GIVEN MATERIAL:
········
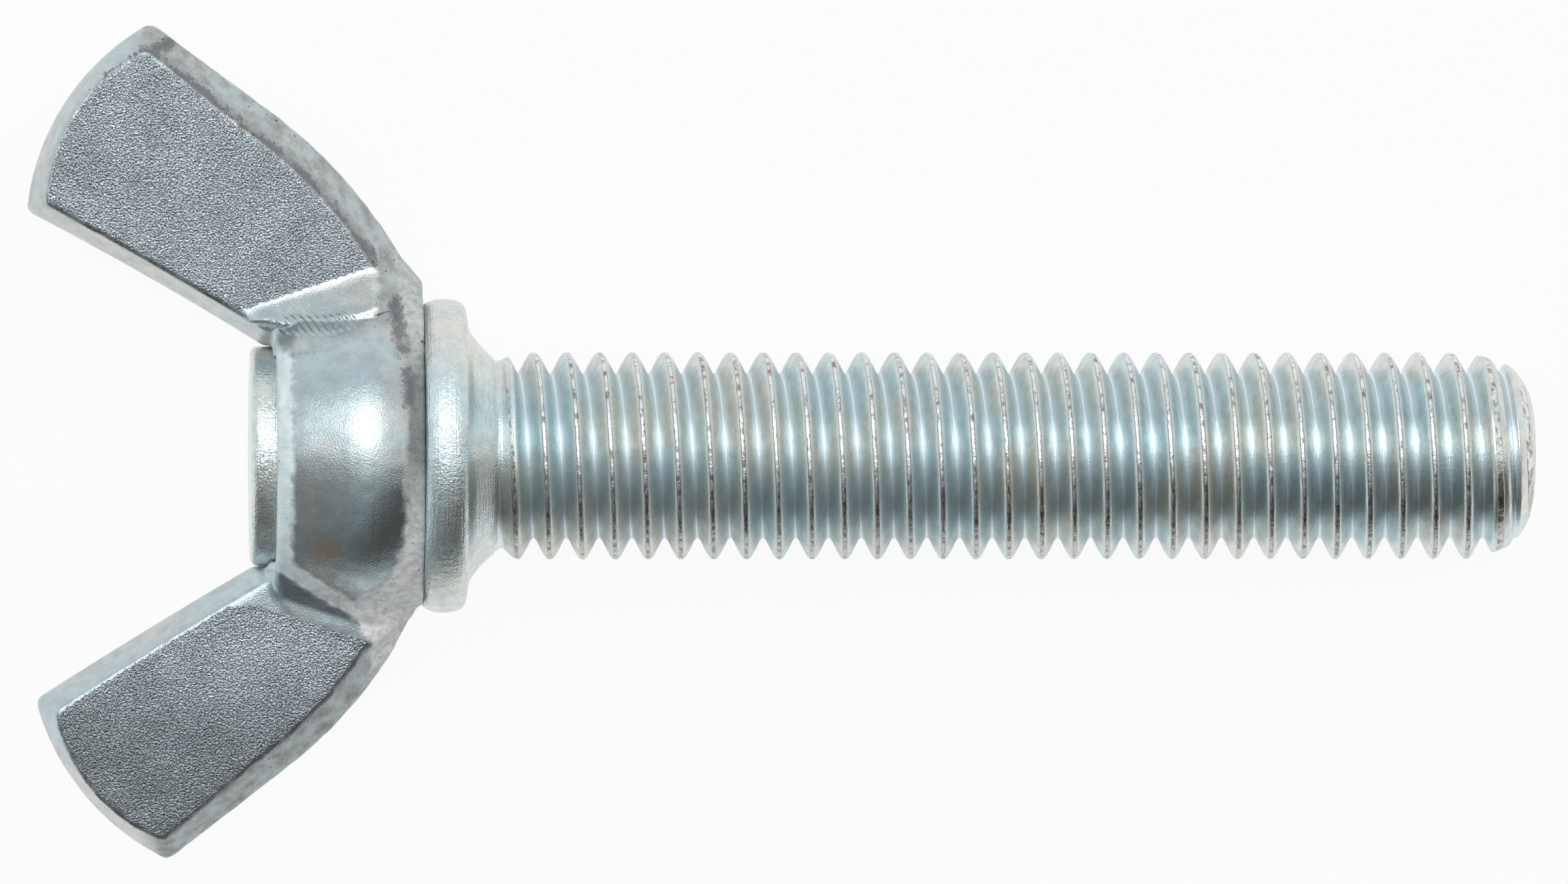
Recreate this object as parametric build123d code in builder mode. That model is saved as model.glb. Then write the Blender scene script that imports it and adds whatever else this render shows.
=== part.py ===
from build123d import *
import os
from math import atan2, cos, degrees, hypot, radians, sin, sqrt

# Wing screw, M8 x 1.25, right-hand, about 40 mm under the collar, forged wing head.
# Working frame: X runs along the screw towards its point, Y along the wings, Z square to the wings.
# X = 0 is the joint face between the head and the collar. Millimetres.

# M8 coarse thread: outside radius and stretch of full thread
major_r = 3.957
full_thread_x = 3.60
point_start_x = 39.90

# screw body
stub_r = 4.18
stub_top_x = -6.55
stub_edge = 0.22
collar_r = 5.97
collar_face_r = 5.72
collar_thick = 1.62
collar_crown_x = 0.89
seat_inner_x = 1.78
seat_inner_r = 4.80
neck_mid_x = 2.37
neck_mid_r = 4.05
neck_end_x = 3.10
neck_r = 3.48
point_break_x = 41.90
point_break_r = 3.32
point_round_x = 42.26
point_round_r = 3.15
point_x = 42.36
point_r = 2.90

# hub: foot on the collar, belly, and top round the stub
hub_r = 6.00
hub_top_r = 5.10
hub_rim_r = 5.75
hub_foot_x = -0.70
hub_belly_x = -1.90
hub_rim_x = -4.80
hub_top_x = -5.60
foot_blend = 0.30
low_blend = 0.60
belly_blend = 2.20
rim_blend = 1.10
top_blend = 0.90
bore_gap = 0.03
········
WRITTEN TASK: Extract each line from the listing above, please, and repeat it exactly.

ANSWER:
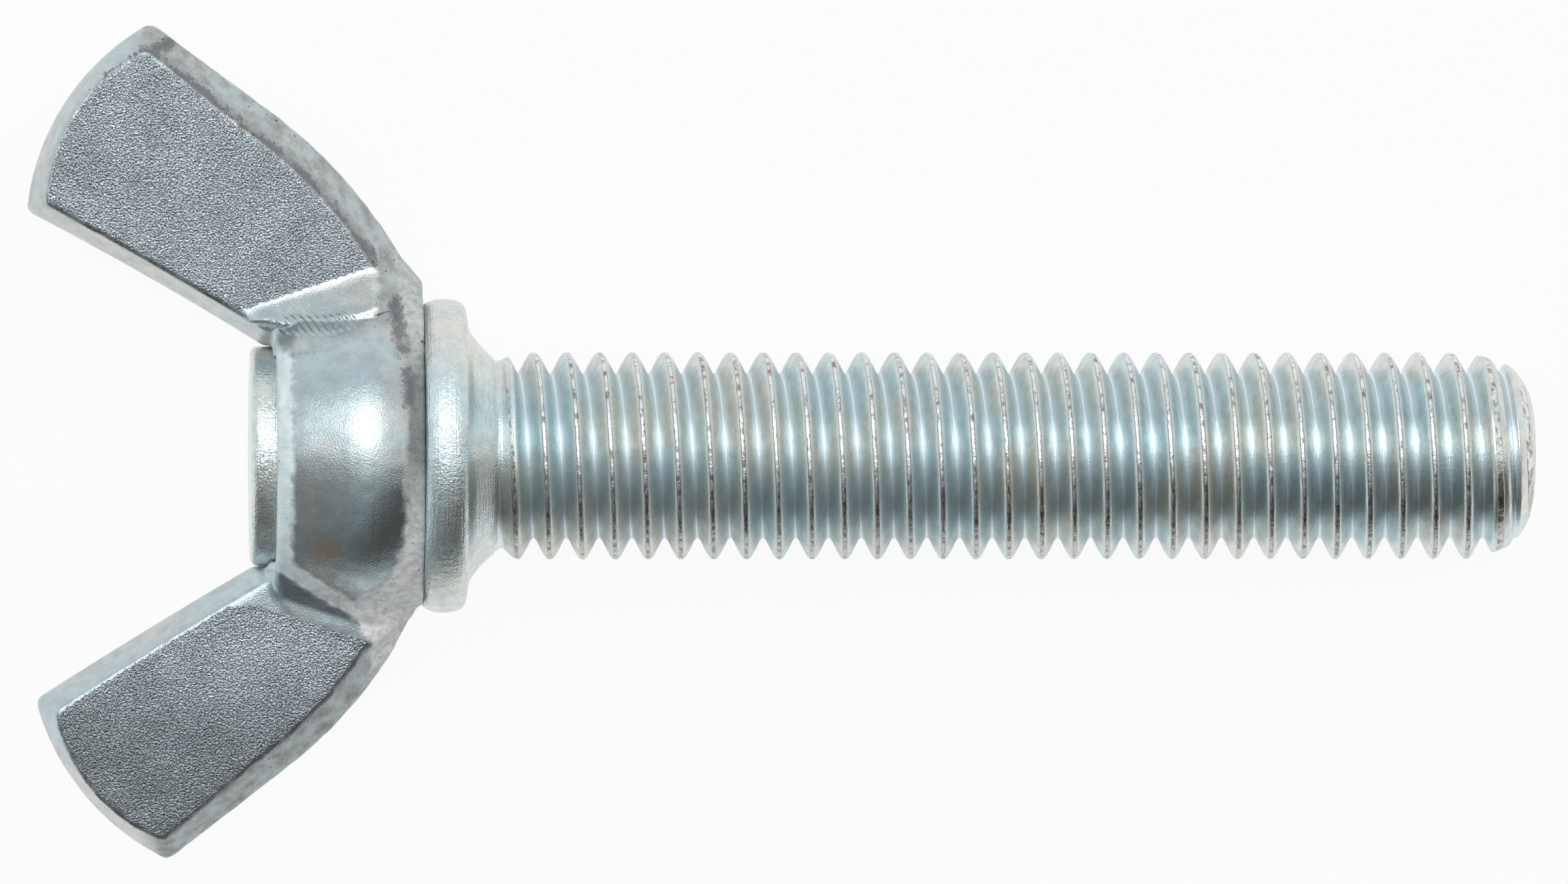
Recreate this object as parametric build123d code in builder mode. That model is saved as model.glb. Then write the Blender scene script that imports it and adds whatever else this render shows.
=== part.py ===
from build123d import *
import os
from math import atan2, cos, degrees, hypot, radians, sin, sqrt

# Wing screw, M8 x 1.25, right-hand, about 40 mm under the collar, forged wing head.
# Working frame: X runs along the screw towards its point, Y along the wings, Z square to the wings.
# X = 0 is the joint face between the head and the collar. Millimetres.

# M8 coarse thread: outside radius and stretch of full thread
major_r = 3.957
full_thread_x = 3.60
point_start_x = 39.90

# screw body
stub_r = 4.18
stub_top_x = -6.55
stub_edge = 0.22
collar_r = 5.97
collar_face_r = 5.72
collar_thick = 1.62
collar_crown_x = 0.89
seat_inner_x = 1.78
seat_inner_r = 4.80
neck_mid_x = 2.37
neck_mid_r = 4.05
neck_end_x = 3.10
neck_r = 3.48
point_break_x = 41.90
point_break_r = 3.32
point_round_x = 42.26
point_round_r = 3.15
point_x = 42.36
point_r = 2.90

# hub: foot on the collar, belly, and top round the stub
hub_r = 6.00
hub_top_r = 5.10
hub_rim_r = 5.75
hub_foot_x = -0.70
hub_belly_x = -1.90
hub_rim_x = -4.80
hub_top_x = -5.60
foot_blend = 0.30
low_blend = 0.60
belly_blend = 2.20
rim_blend = 1.10
top_blend = 0.90
bore_gap = 0.03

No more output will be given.